Objective:
Repeat, exactly as written, every line from the one holding "What bpy script" through the one holding "ear_steps = 64". Leave out all other lines.

Records provided:
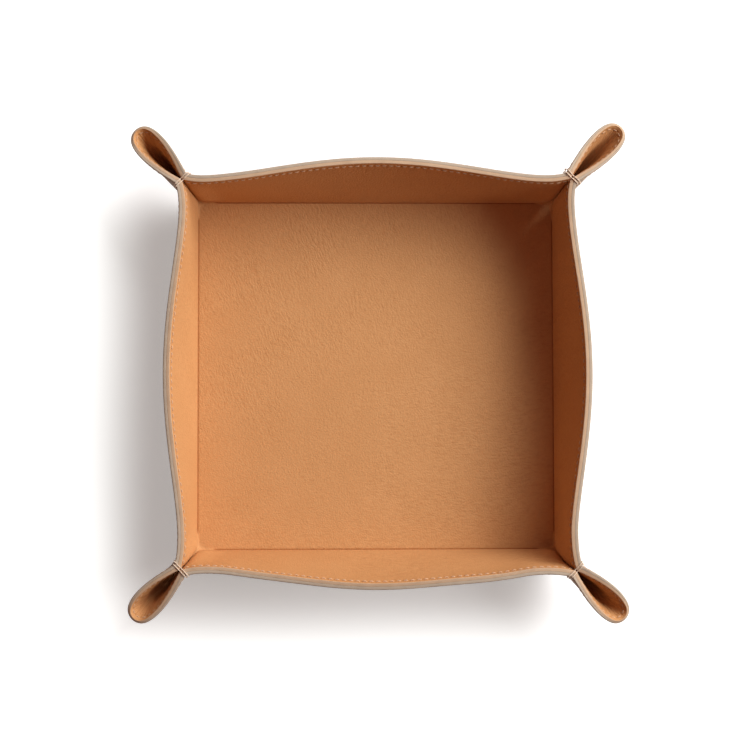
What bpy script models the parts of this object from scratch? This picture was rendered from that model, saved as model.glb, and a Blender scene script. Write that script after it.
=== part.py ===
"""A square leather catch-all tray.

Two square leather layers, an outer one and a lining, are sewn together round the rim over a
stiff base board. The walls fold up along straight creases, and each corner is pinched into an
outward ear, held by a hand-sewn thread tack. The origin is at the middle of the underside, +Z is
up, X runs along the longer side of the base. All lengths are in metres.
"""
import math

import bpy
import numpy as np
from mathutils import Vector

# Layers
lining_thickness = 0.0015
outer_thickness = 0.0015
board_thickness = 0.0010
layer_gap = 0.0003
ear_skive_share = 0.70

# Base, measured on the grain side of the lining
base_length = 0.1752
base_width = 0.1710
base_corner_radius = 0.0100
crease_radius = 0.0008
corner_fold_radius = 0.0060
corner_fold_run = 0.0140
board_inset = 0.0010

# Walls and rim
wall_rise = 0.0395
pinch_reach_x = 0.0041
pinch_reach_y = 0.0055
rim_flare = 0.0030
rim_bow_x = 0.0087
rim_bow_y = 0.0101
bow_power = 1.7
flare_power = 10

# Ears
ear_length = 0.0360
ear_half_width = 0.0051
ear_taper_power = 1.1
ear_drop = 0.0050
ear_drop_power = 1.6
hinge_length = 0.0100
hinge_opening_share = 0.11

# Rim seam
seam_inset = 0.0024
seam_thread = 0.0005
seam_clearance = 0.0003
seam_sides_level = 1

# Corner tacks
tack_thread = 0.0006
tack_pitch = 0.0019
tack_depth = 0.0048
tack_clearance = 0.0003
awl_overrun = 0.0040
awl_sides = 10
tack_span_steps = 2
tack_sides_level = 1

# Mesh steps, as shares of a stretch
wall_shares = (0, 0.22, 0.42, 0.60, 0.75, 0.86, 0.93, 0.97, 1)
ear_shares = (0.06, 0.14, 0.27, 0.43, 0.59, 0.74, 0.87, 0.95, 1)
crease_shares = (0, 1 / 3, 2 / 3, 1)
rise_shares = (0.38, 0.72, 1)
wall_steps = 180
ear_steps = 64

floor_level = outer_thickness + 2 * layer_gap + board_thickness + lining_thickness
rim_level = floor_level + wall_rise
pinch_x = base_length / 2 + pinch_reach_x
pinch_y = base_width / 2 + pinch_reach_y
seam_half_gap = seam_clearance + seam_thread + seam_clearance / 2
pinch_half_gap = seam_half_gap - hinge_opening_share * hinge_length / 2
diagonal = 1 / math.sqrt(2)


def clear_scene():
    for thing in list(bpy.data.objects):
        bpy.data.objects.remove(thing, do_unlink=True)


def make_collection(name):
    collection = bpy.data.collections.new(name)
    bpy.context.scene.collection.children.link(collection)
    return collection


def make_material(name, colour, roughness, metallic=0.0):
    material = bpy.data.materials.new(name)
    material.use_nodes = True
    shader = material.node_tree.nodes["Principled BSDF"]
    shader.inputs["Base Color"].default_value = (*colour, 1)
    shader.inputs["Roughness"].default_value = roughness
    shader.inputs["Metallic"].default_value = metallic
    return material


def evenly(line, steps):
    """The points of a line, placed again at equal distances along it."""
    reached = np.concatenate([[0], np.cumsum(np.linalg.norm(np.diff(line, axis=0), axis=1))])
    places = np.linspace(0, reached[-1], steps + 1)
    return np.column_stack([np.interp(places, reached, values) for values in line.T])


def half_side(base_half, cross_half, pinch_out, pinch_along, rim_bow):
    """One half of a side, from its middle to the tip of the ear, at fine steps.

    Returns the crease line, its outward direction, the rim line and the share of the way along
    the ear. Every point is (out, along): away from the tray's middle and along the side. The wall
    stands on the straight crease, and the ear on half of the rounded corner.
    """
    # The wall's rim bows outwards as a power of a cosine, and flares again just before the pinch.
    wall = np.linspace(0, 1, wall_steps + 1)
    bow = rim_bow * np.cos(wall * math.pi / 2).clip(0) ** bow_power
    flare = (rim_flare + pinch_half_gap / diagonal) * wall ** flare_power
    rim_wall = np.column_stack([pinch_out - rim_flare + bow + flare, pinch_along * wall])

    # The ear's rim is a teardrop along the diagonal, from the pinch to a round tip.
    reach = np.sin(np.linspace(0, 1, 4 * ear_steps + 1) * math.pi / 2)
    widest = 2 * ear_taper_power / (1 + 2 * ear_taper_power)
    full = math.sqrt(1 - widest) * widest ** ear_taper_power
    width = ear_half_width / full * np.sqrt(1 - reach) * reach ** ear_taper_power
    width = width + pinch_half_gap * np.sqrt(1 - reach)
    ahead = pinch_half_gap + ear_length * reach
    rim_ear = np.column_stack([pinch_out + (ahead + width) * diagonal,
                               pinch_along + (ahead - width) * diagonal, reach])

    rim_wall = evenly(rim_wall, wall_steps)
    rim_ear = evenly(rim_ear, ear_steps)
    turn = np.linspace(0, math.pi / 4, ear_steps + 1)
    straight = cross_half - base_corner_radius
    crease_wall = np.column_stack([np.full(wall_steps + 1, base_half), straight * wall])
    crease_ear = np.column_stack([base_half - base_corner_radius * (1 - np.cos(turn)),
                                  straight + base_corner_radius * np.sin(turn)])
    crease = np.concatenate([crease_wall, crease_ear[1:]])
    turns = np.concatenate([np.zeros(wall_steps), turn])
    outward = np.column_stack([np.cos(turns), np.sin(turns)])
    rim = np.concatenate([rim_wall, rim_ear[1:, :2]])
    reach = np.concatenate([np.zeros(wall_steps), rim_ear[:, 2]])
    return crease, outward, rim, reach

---

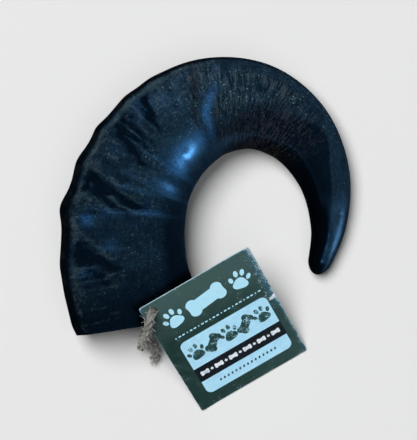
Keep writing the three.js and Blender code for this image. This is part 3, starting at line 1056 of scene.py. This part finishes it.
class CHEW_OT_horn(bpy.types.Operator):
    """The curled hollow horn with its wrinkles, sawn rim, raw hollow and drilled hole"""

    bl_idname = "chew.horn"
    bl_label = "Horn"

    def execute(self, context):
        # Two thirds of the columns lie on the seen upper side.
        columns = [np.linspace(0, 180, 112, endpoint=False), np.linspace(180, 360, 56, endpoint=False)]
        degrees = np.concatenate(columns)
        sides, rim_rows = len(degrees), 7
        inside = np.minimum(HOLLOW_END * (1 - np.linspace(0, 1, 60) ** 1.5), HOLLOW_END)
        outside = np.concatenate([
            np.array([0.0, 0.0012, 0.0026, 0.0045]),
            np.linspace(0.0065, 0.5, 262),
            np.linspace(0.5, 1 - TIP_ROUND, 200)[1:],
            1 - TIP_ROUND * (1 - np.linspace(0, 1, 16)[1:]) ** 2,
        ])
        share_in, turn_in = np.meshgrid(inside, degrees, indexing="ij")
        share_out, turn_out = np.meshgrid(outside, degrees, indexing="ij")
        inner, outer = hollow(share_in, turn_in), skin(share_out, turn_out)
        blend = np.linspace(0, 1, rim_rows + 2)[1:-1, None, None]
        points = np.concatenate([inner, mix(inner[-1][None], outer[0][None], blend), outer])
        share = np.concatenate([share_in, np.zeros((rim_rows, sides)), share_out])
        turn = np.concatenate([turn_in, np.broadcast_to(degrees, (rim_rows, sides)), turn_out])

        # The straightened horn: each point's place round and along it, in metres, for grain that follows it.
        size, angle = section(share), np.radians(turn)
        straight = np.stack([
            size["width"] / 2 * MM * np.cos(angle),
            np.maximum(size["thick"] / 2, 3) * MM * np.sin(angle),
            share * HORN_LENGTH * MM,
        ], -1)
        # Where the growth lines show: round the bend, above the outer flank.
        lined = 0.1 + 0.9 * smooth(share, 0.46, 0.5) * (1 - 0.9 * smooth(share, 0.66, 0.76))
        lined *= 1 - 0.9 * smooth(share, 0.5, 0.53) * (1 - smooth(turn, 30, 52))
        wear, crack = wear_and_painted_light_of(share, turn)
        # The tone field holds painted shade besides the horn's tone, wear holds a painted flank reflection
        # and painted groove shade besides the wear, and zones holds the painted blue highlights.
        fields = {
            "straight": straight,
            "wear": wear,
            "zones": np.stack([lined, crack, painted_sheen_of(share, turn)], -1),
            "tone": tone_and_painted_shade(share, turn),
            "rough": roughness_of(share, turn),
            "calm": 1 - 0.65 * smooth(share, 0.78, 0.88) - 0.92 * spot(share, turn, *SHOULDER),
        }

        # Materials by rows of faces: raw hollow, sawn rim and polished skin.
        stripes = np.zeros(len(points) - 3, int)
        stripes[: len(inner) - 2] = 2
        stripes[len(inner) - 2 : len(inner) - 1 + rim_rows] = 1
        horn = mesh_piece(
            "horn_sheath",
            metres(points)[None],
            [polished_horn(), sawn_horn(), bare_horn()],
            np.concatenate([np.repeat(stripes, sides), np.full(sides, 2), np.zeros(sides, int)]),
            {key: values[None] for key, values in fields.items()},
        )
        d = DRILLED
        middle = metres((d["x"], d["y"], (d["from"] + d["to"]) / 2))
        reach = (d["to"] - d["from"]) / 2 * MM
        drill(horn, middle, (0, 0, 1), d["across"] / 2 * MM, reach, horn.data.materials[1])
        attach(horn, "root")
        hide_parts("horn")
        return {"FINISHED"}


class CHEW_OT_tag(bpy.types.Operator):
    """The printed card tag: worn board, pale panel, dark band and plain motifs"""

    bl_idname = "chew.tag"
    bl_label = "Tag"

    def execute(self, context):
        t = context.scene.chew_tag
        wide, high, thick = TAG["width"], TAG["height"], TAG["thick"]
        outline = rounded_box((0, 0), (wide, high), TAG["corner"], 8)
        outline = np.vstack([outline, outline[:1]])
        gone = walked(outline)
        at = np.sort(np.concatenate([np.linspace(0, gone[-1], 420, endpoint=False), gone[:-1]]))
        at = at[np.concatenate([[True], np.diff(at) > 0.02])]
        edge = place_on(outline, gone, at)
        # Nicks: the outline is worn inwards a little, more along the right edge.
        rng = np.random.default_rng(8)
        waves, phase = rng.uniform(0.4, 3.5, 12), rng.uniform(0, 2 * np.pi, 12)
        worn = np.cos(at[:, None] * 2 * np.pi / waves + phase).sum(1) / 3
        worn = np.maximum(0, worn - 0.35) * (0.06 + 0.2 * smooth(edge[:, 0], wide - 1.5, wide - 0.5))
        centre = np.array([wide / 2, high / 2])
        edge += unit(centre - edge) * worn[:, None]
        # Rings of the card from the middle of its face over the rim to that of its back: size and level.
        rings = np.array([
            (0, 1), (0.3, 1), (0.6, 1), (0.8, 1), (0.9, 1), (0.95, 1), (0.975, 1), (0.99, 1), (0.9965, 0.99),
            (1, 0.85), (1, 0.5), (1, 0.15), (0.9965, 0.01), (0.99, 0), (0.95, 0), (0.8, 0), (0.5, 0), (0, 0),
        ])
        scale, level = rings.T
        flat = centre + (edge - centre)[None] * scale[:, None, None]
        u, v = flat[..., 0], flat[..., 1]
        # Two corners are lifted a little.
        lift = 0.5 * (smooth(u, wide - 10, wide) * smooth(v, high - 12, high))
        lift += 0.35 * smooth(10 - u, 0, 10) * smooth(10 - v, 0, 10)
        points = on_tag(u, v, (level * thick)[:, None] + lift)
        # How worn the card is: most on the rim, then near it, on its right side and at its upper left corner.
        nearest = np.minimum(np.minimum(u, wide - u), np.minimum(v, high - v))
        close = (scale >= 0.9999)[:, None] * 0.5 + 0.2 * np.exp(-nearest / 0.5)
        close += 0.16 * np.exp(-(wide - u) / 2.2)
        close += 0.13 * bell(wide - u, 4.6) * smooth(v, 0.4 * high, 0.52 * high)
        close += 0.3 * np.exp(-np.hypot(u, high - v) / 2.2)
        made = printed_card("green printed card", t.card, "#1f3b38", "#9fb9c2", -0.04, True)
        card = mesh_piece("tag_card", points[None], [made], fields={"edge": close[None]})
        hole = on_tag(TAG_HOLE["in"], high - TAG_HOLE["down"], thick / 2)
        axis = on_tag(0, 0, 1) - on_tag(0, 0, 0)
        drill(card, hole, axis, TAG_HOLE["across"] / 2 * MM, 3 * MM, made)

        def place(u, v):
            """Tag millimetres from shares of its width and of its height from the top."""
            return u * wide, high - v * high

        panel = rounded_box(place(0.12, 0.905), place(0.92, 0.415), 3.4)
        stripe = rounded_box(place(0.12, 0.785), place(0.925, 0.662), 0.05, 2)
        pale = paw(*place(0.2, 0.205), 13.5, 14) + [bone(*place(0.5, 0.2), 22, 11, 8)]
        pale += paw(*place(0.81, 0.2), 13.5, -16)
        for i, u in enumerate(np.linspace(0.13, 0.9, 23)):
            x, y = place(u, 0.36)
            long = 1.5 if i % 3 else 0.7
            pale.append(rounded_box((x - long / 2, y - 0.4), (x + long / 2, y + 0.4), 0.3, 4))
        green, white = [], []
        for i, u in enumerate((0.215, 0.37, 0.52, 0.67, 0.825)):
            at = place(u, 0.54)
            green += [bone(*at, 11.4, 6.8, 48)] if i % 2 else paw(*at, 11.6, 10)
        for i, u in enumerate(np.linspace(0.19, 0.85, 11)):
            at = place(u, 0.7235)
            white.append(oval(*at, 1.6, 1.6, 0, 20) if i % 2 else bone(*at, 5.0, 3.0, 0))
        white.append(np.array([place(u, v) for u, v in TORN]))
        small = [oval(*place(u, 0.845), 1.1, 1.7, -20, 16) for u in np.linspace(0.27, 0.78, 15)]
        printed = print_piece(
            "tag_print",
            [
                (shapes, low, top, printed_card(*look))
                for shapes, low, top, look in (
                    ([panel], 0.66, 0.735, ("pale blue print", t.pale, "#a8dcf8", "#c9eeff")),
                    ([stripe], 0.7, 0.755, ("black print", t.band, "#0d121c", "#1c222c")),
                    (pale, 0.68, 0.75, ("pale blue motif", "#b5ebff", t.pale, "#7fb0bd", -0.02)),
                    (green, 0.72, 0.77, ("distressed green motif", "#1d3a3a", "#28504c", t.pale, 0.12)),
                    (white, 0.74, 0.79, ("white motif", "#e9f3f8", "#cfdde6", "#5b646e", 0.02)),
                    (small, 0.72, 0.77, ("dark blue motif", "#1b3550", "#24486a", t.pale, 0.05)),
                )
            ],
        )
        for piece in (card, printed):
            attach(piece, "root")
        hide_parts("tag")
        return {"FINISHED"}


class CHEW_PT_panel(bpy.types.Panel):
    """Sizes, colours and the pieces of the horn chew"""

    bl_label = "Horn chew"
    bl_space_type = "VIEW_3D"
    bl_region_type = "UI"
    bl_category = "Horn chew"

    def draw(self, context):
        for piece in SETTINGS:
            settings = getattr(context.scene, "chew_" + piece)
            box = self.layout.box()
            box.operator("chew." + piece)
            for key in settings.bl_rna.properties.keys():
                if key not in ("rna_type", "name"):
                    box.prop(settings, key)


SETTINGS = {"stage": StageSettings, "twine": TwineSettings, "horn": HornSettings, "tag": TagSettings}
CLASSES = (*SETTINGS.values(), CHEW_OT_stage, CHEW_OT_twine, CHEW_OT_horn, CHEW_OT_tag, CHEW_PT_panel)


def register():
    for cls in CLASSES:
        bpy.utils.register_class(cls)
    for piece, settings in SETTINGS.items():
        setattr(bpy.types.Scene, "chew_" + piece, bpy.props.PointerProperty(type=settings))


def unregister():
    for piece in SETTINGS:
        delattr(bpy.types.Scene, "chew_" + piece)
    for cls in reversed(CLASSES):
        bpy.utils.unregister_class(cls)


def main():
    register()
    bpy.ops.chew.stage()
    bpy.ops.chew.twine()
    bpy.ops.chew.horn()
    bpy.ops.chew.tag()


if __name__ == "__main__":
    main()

Finished task:
What bpy script models the parts of this object from scratch? This picture was rendered from that model, saved as model.glb, and a Blender scene script. Write that script after it.
=== part.py ===
"""A square leather catch-all tray.

Two square leather layers, an outer one and a lining, are sewn together round the rim over a
stiff base board. The walls fold up along straight creases, and each corner is pinched into an
outward ear, held by a hand-sewn thread tack. The origin is at the middle of the underside, +Z is
up, X runs along the longer side of the base. All lengths are in metres.
"""
import math

import bpy
import numpy as np
from mathutils import Vector

# Layers
lining_thickness = 0.0015
outer_thickness = 0.0015
board_thickness = 0.0010
layer_gap = 0.0003
ear_skive_share = 0.70

# Base, measured on the grain side of the lining
base_length = 0.1752
base_width = 0.1710
base_corner_radius = 0.0100
crease_radius = 0.0008
corner_fold_radius = 0.0060
corner_fold_run = 0.0140
board_inset = 0.0010

# Walls and rim
wall_rise = 0.0395
pinch_reach_x = 0.0041
pinch_reach_y = 0.0055
rim_flare = 0.0030
rim_bow_x = 0.0087
rim_bow_y = 0.0101
bow_power = 1.7
flare_power = 10

# Ears
ear_length = 0.0360
ear_half_width = 0.0051
ear_taper_power = 1.1
ear_drop = 0.0050
ear_drop_power = 1.6
hinge_length = 0.0100
hinge_opening_share = 0.11

# Rim seam
seam_inset = 0.0024
seam_thread = 0.0005
seam_clearance = 0.0003
seam_sides_level = 1

# Corner tacks
tack_thread = 0.0006
tack_pitch = 0.0019
tack_depth = 0.0048
tack_clearance = 0.0003
awl_overrun = 0.0040
awl_sides = 10
tack_span_steps = 2
tack_sides_level = 1

# Mesh steps, as shares of a stretch
wall_shares = (0, 0.22, 0.42, 0.60, 0.75, 0.86, 0.93, 0.97, 1)
ear_shares = (0.06, 0.14, 0.27, 0.43, 0.59, 0.74, 0.87, 0.95, 1)
crease_shares = (0, 1 / 3, 2 / 3, 1)
rise_shares = (0.38, 0.72, 1)
wall_steps = 180
ear_steps = 64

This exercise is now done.